一般的にボラカイのベストシーズンは、乾季にあたる12月から5月と言われています。この時期は台風の心配もなく、風が穏やかで波も静かになり、最高のリゾート気分を満喫できます。
ただし、欠点はオフシーズンに比べホテルの宿泊費用が格段に上がることです。そのため最近では敢えてオフシーズンを狙う観光客も多く見受けられます。
雨季にあたる6月から9月は、西南方向から強い季節風がホワイトビーチ方向に吹き付けます。強い風の影響で目の細かいビーチの白砂が建物の中に舞い込むため、ビーチ沿いの施設はみな風除け(砂除け)のネットやパティションを張り巡らせます。

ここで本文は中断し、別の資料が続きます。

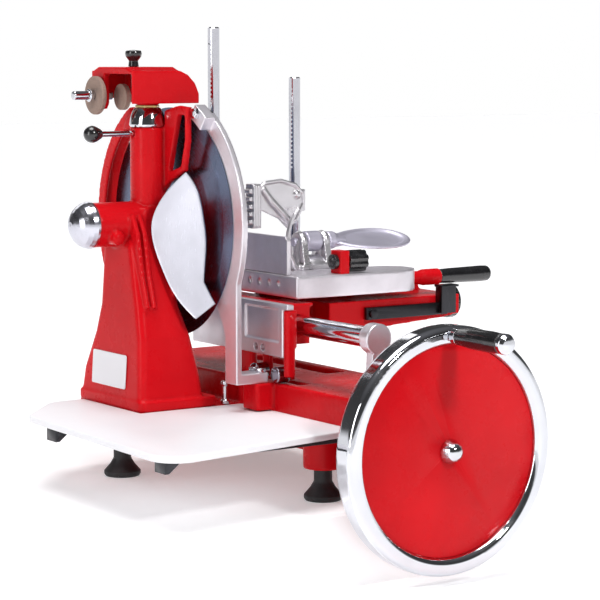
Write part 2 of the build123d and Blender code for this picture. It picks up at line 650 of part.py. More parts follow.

しかし、みな工夫して砂除けネットを設置するのでそれほど景観が損なわれることはありません。
季節風がだんだん穏やかになり、ビーチ沿いの施設がそろそろ砂除けネットを撤去しだす9月~10月頃がボラカイ訪問の一つの狙い目かもしれません。昨今は気候変動の影響で、以前ほどオン・オフの境目が無くなってきているのも事実です。
主要な見どころ
ホワイトビーチ
ボラカイ島の代表的なビーチで、約4キロメートルにわたる白砂のビーチです。透明度の高い青い海と柔らかい白砂は、リラックスするのに最適で、多くの観光客が訪れます。ビーチ沿いには、多くのリゾートホテルやレストラン、ショップが並んでいます。
Dモール
スーパーマーケットや多くのショップ、レストランが集まるショッピング&グルメエリアで、観光客や地元の人々にとって便利なスポットです。ここでは、フィリピン料理や国際的な料理を楽しめるレストランが揃っています。滞在中は毎日通うことになるボラカイ唯一のオープン型ショッピングモールです。
サンセット
ボラカイ島は、美しいサンセットで有名です。夕方になると、ホワイトビーチ沿いのビーチバーやレストランで、壮大な夕焼けを眺めながら食事を楽しむことができます。
アクティビティ
ウォータースポーツ
ボラカイ島は、ウィンドサーフィン、カイトサーフィン、シュノーケリング、ダイビングなど、多様なウォータースポーツが楽しめるスポットです。特にイカカックビーチやプカシェルビーチが人気です。
アイランドホッピング
ボラカイ周辺の小さな島々を巡るアイランドホッピングツアーがあり、美しい景色と豊かな海洋生物を楽しむことができます。
自然保護と環境意識
最近では、ボラカイ島の自然環境保護が強調されており、観光客や地元住民に対する環境保護活動が推進されています。持続可能な観光地としての再生と発展が進められています。
ボラカイ島は、その美しい自然環境と豊富なアクティビティで、観光客にとって非常に魅力的なアイランドリゾートであり続けています。観光で成り立つ島ゆえ、セブなどと比べても治安は格段に良いことも利点として上げられます。